While circumstances vary, interim CFOs typically work full-time hours as the seated CFO. Fractional CFOs perform a negotiated number of hours, typically below 20 per week. It is not uncommon for fractional CFOs to ramp up their work effort during busy times for a company, potentially working close to full-time for a week or so.

Pricing Models and Fee Structures

Interim CFOs are typically paid a monthly rate for their services, and fractional CFOs are usually engaged hourly with a minimum number of hours as a retainer. As mentioned above, these terms are negotiable like everything else.

Nature of the Work

Interim CFOs most often fill the role of the company's CFO on a full-time basis. This means they will be responsible for the operations of the finance function and expected to contribute to strategic discussions with the company's leadership team.
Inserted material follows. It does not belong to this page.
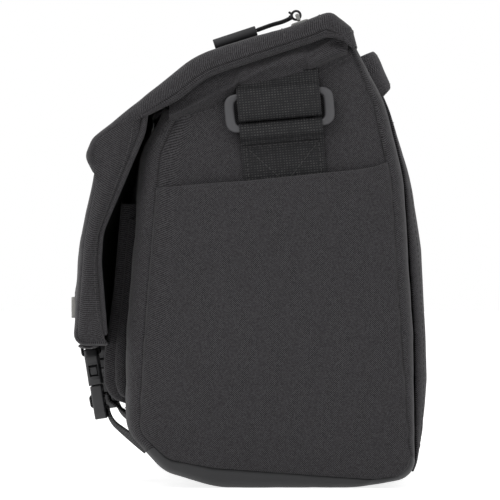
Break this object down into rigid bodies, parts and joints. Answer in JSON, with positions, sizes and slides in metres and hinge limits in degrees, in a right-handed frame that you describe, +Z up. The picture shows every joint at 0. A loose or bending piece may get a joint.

The duties of a fractional CFO vary greatly. A company often hires a fractional CFO to tell them what they don't know and uncover internal and external opportunities to improve their finance function and grow the company. A fractional CFO can, however, be hired to manage a specific set of duties or act as the company's CFO when there is not a full-time amount of CFO-level work to be done. Fractional CFOs can fill a dual role, supporting the company functionally where needed and providing guidance or coaching to an executive finance leader like the Controller or VP of Finance.

Both interim CFOs and fractional CFOs can work virtually, but it is more common for interim CFOs to be in-person.

Skill Sets and Qualifications

Not all CFOs come from accounting backgrounds, and it is important to know how your company's needs align with a CFO's experience. Both interim and fractional CFOs have careers of demonstrated finance expertise and proven leadership. A CFO qualified for fractional CFO work is just as qualified for interim CFO work. The true qualifiers are more company specific as they relate to the CFO's background. E.g., whether or not the CFO has experience with public companies, working with private equity, or leading M&A efforts.

When to Use Interim CFO vs. Fractional CFO Services

Interim CFOs typically engage in situations where a business is undergoing significant change, such as a merger or acquisition, or when a key executive departs. In this scenario, the company needs a finance leader to support the company full-time through the transition. Fractional CFOs are engaged when the company needs to access executive leadership in finance, but the need does not require full-time involvement.

Hopefully, these insights have helped you understand some options when engaging a CFO.